After exchanging fond farewells with Hillary, we spent a few days in San Diego with Math genius at large John Farina, his good buddy Jana, and Washington DC urban legend Anthony Schneider. Jan showed up to complete our trifecta, and there were some lazy days of swimming and surfing and frisbee golf, before, without so much as a hint of trouble ahead, Pat and I were subjected to what would turn out to be one of the most physically and mentally demanding trials of our young lives.
It started innocently enough. We returned from Del Mar beach at about five in the P.M., tired and salty, but looking forward to a night out in San Diego which was to include stand-up comedy and pretty girls. Pat idly flicked on the Playstation and loaded up a season of FIFA World Cup Soccer, putting us both on the same 2002 A.S. Roma team that included Gabriel Batistuta and Gianfranco Totti. After three or four games, the room began, at first imperceptibly, to change. The voices belonging to our old and beloved friends became oddly distant, their familiar and comforting tones taking on a tinny, almost disembodied quality, like background radio noise. At the same time, the room itself began to shrink, and the screen in front of us seemed to grow, filling even our peripheral vision and catching at our minds, while the voices of our friends became more and more faint, until they had given way entirely to the exuberant commentary of Ally McCoist, and the deafening roar of a full capacity stadium crowd egging us on to ever greater feats of football prowess. At around 10:00, I have a vague memory of Anthony, Jan, Jana, and John trying to get us to do something, their spectral voices barely reaching us from another place and time, but the notion was absurd, surreal, and by 10:15 the voices stopped entirely, and I heard a faint sound like the slamming of a door. Pat and I were still undefeated, despite some close calls against AC Milan and Juventus, and we seemed to be communicating telepathically, sending impossible through-passes and logic-defying crosses to each other as we hewed our way through the Italian First Division.
At 3:00 A.M., we had finished the regular season and were in the group stages of the final cup tournament. The others must have come back at some point, as my handling of the controller was restricted somewhat by a sleeping Anthony on my right. Our old rivals AC Milan and Juventus had fallen to our sharp-shooting strikers, but Bologna, the only other undefeated team, whom we had narrowly escaped with a 1-1 tie early in the seaon, loomed menacingly in the Cup Final. My back ached from ten hours of sitting in the same position, and my left thumb was bright red and throbbing excruciatingly, but we had to press on. We had come too far.
As the first rays of the morning sun reached out to illuminate our furrowed brows and aching hands, we stepped on to the field, full of fear and anticipation, to battle Bologna for the Cup.
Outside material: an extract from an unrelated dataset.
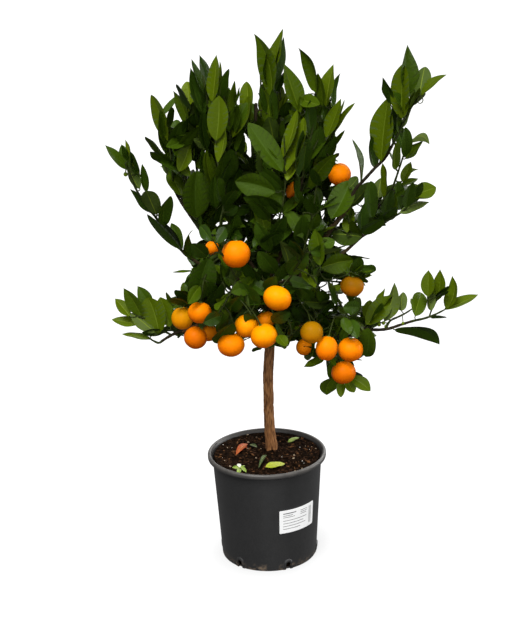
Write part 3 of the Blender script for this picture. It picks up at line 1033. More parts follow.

Bologna neutralized our strike force in the first half, but our defence held strong, and we entered the fray after half-time in a scoreless tie. With 13 long hours of experience, we were grittily determined to see this through, and within two minutes, Totti had bounced one off the right cross-bar, and Batistuta's strike from mid-field was barely batted away by the outstretched fingers of the Bologna goalkeeper. But we couldn't break them. Time after time, our sallies were rebuffed, and the minutes of the second half ticked by and seeped into the Golden Goal period, as our energy sapped, and our passes grew wild and undisciplined. The room filled with the odour of fear, desperation, and countless days on the road with no showers or laundry, and we approached the first Penalty-Shot Overtime of the Season with sick hearts and numb fingers.

I honestly can't remember where Pat's last penalty shot went, but as it sank into the back of the net, our shrieks of triumph resounded through the room, drawing muffled complaints from the sleeping Anthony, while we wept tears of joy and exhaustion, and the morning sun shone proudly on the glorious culmination of the best spent 13 hours of my life. Then we went to bed.